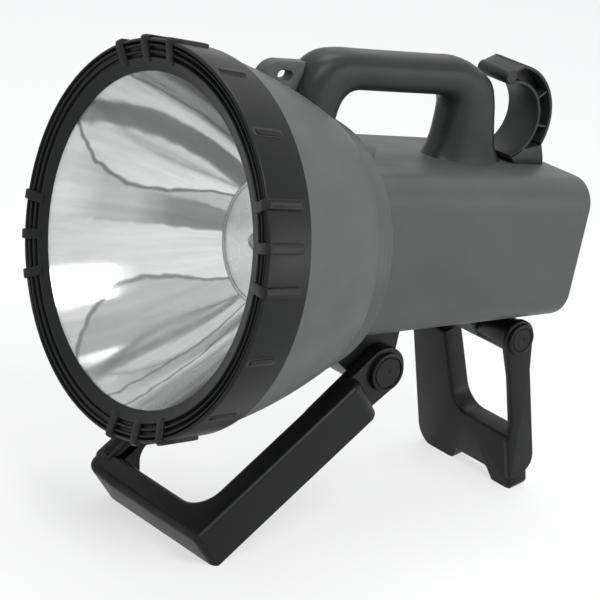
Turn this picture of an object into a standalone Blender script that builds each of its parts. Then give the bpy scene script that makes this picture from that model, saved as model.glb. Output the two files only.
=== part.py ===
"""Handheld searchlight on two fold-out stands.

The lamp is drawn with its beam along -Y, its rear towards +Y and its handle up. Everything hangs under
one empty, the stance, which tips the nose up until both stands' feet lie on the floor at z = 0.
Lengths are in metres.
"""

import math

import bmesh
import bpy
from mathutils import Matrix, Vector

GAP = 0.0003
OVERRUN = 0.004
WELD = 0.00001
FLAT_ANGLE = 0.01

# Turned pieces of the head share one facet count, so that their facets lie parallel.
HEAD_STEPS = 48
ROUND_STEPS = 24
SMALL_STEPS = 16
BORE_STEPS = 12
TINY_STEPS = 8
WIRE_RESOLUTION = 1

# Head: ring, lens and reflector. The lens opening's front edge lies at y = 0.
RING_RADIUS = 0.1092
RING_FRONT = -0.0091
RING_REAR = 0.0287
RING_WALL = 0.0025
RING_EDGE = 0.0032
RING_STEP_DEPTHS = (-0.0068, -0.0040, 0.0)
RING_STEP_WIDTHS = (0.0090, 0.0055, 0.0022)
RING_LIP = 0.0028
RIB_WIDTH = 0.0070
RIB_HEIGHT = 0.0030
RIB_LENGTH = 0.0300
RIB_REACH = 0.0100
SHORT_RIB_WIDTH = 0.0042
SHORT_RIB_LENGTH = 0.0210
SHORT_RIB_SETBACK = 0.0040
RIB_TURN_DEG = 16.0
RIB_SPACING_DEG = 12.0
SHORT_RIB_ANGLES_DEG = (33.2, 56.8)
LENS_CLEARANCE = 0.0004
LENS_SEAT = 0.0080
LENS_THICKNESS = 0.0030
LENS_DOME = 0.0020
LENS_SHARES = (0.0, 0.25, 0.5, 0.75)
GASKET_WIDTH = 0.0050
GASKET_THICKNESS = 0.0020
REFLECTOR_WALL = 0.0015
REFLECTOR_BACK_SHARE = 1.25
REFLECTOR_NECK_RADIUS = 0.0380
REFLECTOR_NECK_SETBACK = 0.0183
REFLECTOR_POINTS = 9
REFLECTOR_CROWDING = 1.6
HEAD_WALL = 0.0030
HEAD_LEDGE = 0.0060
CONE_END_RADIUS = 0.0800
CONE_END = 0.1040
CONE_WALL_SHARE = 1.1
COLLAR_INSETS = (0.0015, 0.0035, 0.0055)
COLLAR_STEP = 0.0050
COLLAR_SLOPE_SHARE = 0.2
COLLAR_CREASE = 0.0001
HEAD_REAR_HOLE_RADIUS = 0.0260

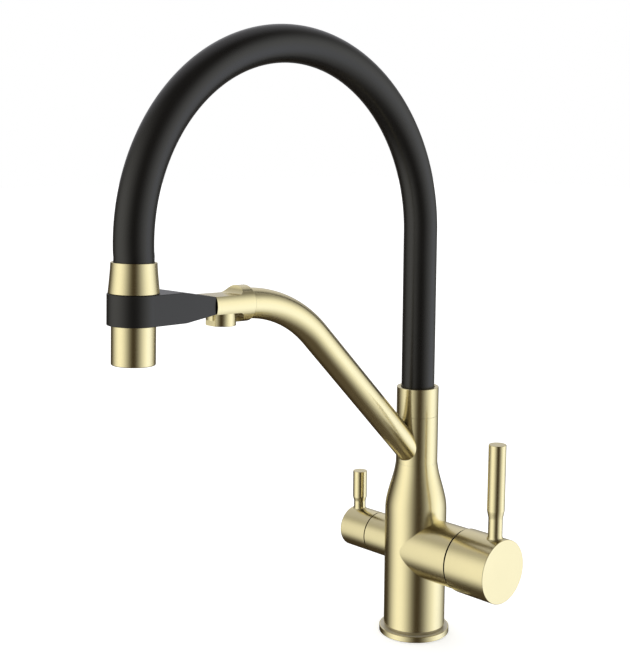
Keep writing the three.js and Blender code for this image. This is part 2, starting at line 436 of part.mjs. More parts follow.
// black dock: ring for the spray head and the arm back to the hub
const dockSide = prismYZ([[0, RING_FOOT], [29.5, RING_FOOT], [DOCK_TIP, DOCK_TIP_FOOT], [DOCK_TIP, DOCK_TIP_TOP],
  [26.5, RING_TOP], [0, RING_TOP]], -20, 20);
const dockPlan = prismXY([[-RING_R, 0], [RING_R, 0], [DOCK_TIP_W, DOCK_TIP], [-DOCK_TIP_W, DOCK_TIP]], -20, 20);
const dockRing = turned([[0, RING_FOOT], [RING_R - 0.35, RING_FOOT], [RING_R, RING_FOOT + 0.35], [RING_R, RING_TOP - 0.35],
  [RING_R - 0.35, RING_TOP], [0, RING_TOP]], FINE);
const dockBore = turned([[0, -20], [RING_BORE, -20], [RING_BORE, 7.4], [14.5, RING_TOP], [14.5, 20], [0, 20]], FINE);
const dockBody = dockSide.intersect(dockPlan).add(dockRing).subtract(dockBore)
  .subtract(block(-5.3, 5.3, 39.4, 60, -4.8, 2.3))
  .subtract(bar([0, 46, -20], [0, 46, -5.9], 3.1, 16))
  .subtract(bar([0, 46, -7], [0, 46, -4], 1.8, TINY));
dock.add(piece('dock_holder', dockBody, black()));
dock.add(piece('dock_screw', turned([[0, -7.5], [2.8, -7.5], [2.8, -6.2], [1.5, -6.2], [1.5, -1.2], [0, -1.2]], TINY)
  .translate([0, 46, 0]), steel()));

// -------------------------------------------------------------- spray head
dock.add(piece('hose_end_fitting', turned([[4, 3], [9.2, 3], [9.7, 3.5], [9.7, 8], [8.5, 8], [8.5, 10.4], [9.7, 10.4],
  [9.7, 16], [5.6, 16], [5.6, 28.5], [5.1, 30], [4, 30]], SMALL), brass()));
dock.add(piece('hose_end_oring', oring(9.1 + 0.15, 0.55, 9.2), rubber()));
dock.add(piece('spray_head_shell', turned([[11.3, HEAD_FOOT + 0.2], [11.6, HEAD_FOOT], [12.5, HEAD_FOOT + 0.4],
  [HEAD_R, HEAD_FOOT + 1.6], [HEAD_R, HEAD_SHOULDER], ...HEAD_CONE, [12.3, HEAD_TOP],
  [12.3, 16.3], [10, 16.3], [10, 2], [11.3, 2]], FINE), gold()));
dock.add(piece('spray_check_valve', turned([[3.5, -8], [10.9, -8], [10.9, 1.4], [8, 1.4], [8, -5], [3.5, -5]], SMALL), white()));
dock.add(piece('spray_insert', turned([[9.2, -30], [10.9, -30], [10.9, -8.3], [2.8, -8.3], [2.8, -11.3], [9.2, -11.3]], SMALL), white()));
let face = rod(10.9, -33.1, -30.3, SMALL);
for (let i = 0; i < 8; i++) face = face.subtract(rod(1.1, -34, -30, 6)
  .translate([7.4 * Math.cos(rad(45 * i)), 7.4 * Math.sin(rad(45 * i)), 0]));
dock.add(piece('spray_face_plate', face.subtract(rod(2.4, -34, -30, TINY)), rubber()));

export default tap;
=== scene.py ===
# Three way filtered water tap: smooth visible skins, materials, studio and camera
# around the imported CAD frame. Metres in Blender; the shape tables are in millimetres.
import json
import math

import bmesh
import bpy
import numpy as np
from mathutils import Matrix, Vector


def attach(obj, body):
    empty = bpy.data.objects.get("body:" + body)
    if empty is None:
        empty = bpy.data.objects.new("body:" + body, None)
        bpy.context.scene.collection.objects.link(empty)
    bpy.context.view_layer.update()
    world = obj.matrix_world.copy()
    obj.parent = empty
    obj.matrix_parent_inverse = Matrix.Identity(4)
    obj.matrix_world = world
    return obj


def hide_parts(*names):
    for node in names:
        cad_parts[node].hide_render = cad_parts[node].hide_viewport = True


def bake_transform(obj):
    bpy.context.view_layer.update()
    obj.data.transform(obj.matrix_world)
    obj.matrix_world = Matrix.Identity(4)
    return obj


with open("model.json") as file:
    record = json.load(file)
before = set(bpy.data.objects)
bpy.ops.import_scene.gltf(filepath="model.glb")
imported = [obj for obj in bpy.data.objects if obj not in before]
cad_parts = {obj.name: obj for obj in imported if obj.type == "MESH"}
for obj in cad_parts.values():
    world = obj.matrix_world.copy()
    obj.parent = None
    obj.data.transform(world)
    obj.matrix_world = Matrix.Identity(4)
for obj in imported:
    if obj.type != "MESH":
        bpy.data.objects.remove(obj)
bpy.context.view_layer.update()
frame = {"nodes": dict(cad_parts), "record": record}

MM = 0.001
scene = bpy.context.scene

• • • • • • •

Written instruction -
Repeat word for word the lines from the line containing "for (let i = 0;" to the line containing "for node in", both lines included; nothing else should appear.

Answer to this problem -
for (let i = 0; i < 8; i++) face = face.subtract(rod(1.1, -34, -30, 6)
  .translate([7.4 * Math.cos(rad(45 * i)), 7.4 * Math.sin(rad(45 * i)), 0]));
dock.add(piece('spray_face_plate', face.subtract(rod(2.4, -34, -30, TINY)), rubber()));

export default tap;
=== scene.py ===
# Three way filtered water tap: smooth visible skins, materials, studio and camera
# around the imported CAD frame. Metres in Blender; the shape tables are in millimetres.
import json
import math

import bmesh
import bpy
import numpy as np
from mathutils import Matrix, Vector


def attach(obj, body):
    empty = bpy.data.objects.get("body:" + body)
    if empty is None:
        empty = bpy.data.objects.new("body:" + body, None)
        bpy.context.scene.collection.objects.link(empty)
    bpy.context.view_layer.update()
    world = obj.matrix_world.copy()
    obj.parent = empty
    obj.matrix_parent_inverse = Matrix.Identity(4)
    obj.matrix_world = world
    return obj


def hide_parts(*names):
    for node in names:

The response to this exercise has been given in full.